Timothy Francis Cashman, a Building Manager for the General Services Administration (“GSA”), has been sentenced to 16 months in custody for accepting bribes and stealing property owned by the United States.
At a sentencing hearing on Oct. 23, 2015, Judge Gonzalo P. Curiel noted that Cashman was a religious man who performed many good deeds and selfless acts throughout his life. Nevertheless, he told the packed courtroom of friends, family, and supporters who requested leniency for Cashman that it was vital the general public understood that “quid pro quo is not the status quo; quid pro quo is not acceptable.”
During the sentencing, the government demonstrated how Cashman used his position with GSA (overseeing operations and maintenance at the Otay Mesa, San Ysidro, and Tecate Ports of Entry) for his personal enrichment; rather than to fulfill GSA’s core mission of delivering “the best value in real estate, acquisition, and technology services to government and the American people.”
Over a number of years, Cashman provided favorable treatment relating to the awarding of GSA contracts. For example, he demanded $10,000 in cash and thousands of dollars’ worth of construction and renovation services on Cashman’s personal residence from government contractor Hugo Alonso Inc. (“HAI”). These services included having HAI paint Cashman’s Lakeside home and replace his roof and windows free of charge.
The former GSA building manager also demanded that HAI pay another government contractor (Company “A”) $120,000 in exchange for HAI being awarded a GSA construction contract at the Otay Mesa POE. Subsequently, Cashman accepted six checks from Company “A” totaling $42,000, which he deposited into his personal account. All of the income he received from HAI was concealed from the IRS when submitting his federal income tax returns.
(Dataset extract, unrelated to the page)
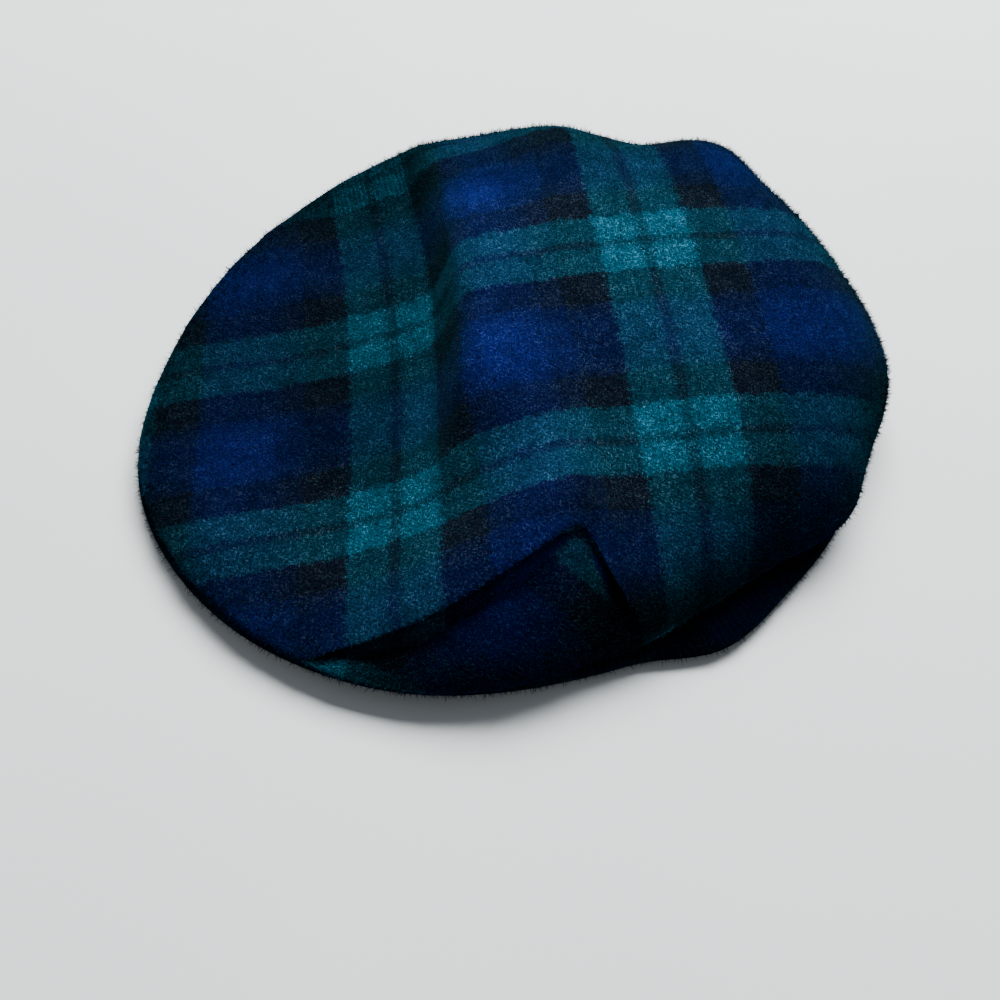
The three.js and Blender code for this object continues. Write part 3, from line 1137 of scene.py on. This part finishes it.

In addition to accepting bribes from HAI, Cashman improperly obtained thousands of dollars in valuable United States Government building materials for his own benefit by causing GSA contractors and others to remove and transport such materials away from GSA facilities where he could sell or use them without the knowledge of GSA. Among other things, Cashman instructed government contractors: 1) in March 2011, to load approximately 25 stainless steel panels located at the San Ysidro POE into his personal Ford truck; 2) in January 2012, to load 35 heavy brass letters (spelling out “United States Border Inspection Station” and weighing approximately 2,000 pounds) into his personal truck; 3) in December 2012, to collect approximately 3,000 feet of underground copper cable belonging to the United States and to deliver it to, among other places, his personal residence; and 4) in November 2013, to set aside for his personal sale a large quantity of underground copper cable and approximately 5 aluminum panels located at the Otay Mesa POE.
United States Attorney Laura E. Duffy remarked that the Cashman case demonstrates that combatting public corruption in all its forms will remain one of her office’s highest priorities. She also thanked the Special Agents with the FBI, IRS-CI and GSA-OIG whose tireless work both uncovered this corruption and resulted in removing the corrupt official from the government fisc.
In addition to his custodial sentence, Cashman was also sentenced to three years of supervised release and ordered to pay $50,057.32 in restitution. HAI, and its principal, Hugo Alonso, previously pleaded guilty and were sentenced. In total, 11 individuals have been apprehended and pleaded guilty in related corruption investigations.